An SSL VPN allows full network connectivity, as does an IPsec VPN, but can be deployed more easily to remote users since neither installation nor administrator rights on the client are needed. This makes SSL-VPN solutions attractive for enterprises.

Another variable in VPN performance is completely out of the hands of IT teams – quality of the local Internet connection. If an employee is working at home, at an Internet café or some other remote location and teens nearby are downloading the latest movie or playing interactive video games, performance may suffer. This is often true in hotels as well, even expensive ones where guests pay for broadband. And, it can be true in corporate offices where carriers have failed to upgrade pipes adequately.

IT teams can partly address this issue by researching the quality of bandwidth at corporate offices and demanding SLAs with minimum throughput guarantees within an acceptable range.

Teams should also study the types of traffic that will travel over the VPN when selecting the best technology for their organization. If the VPN will carry voice traffic, teams must be aware that voice is highly sensitive to any latency, while video downloads are less latency sensitive but typically require more bandwidth. A well-conceived VPN strategy can help IT teams address these issues. Some organizations prioritize traffic based on port.
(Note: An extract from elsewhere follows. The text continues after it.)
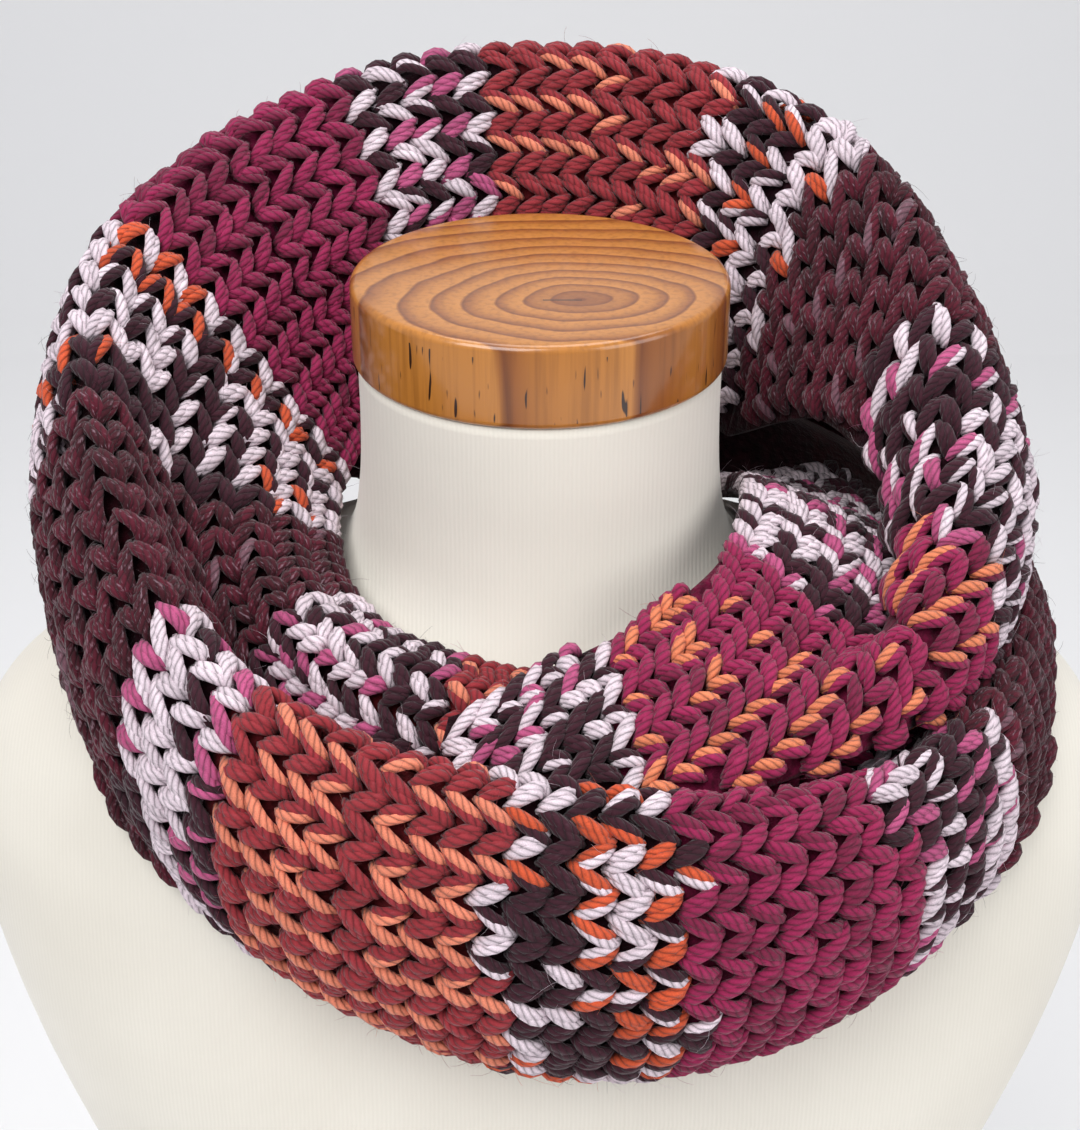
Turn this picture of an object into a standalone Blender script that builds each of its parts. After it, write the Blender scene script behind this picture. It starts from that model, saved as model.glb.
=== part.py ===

Voice and business critical traffic might be prioritized over routine file transfers, for example.  

Conclusion

Calculating the ROI of an effective VPN deployment is extremely difficult because the benefits are numerous. Employees gain anytime, anywhere access to critical information. With an included option for geographic clustering, IT teams attain an effective approach to maximize the performance of the organization’s network, while concurrently protecting critical assets from all forms of threats – weather, earthquakes, cyberattacks, et al.  It is safe to say that as the credit card ad goes, a well-managed VPN is – priceless.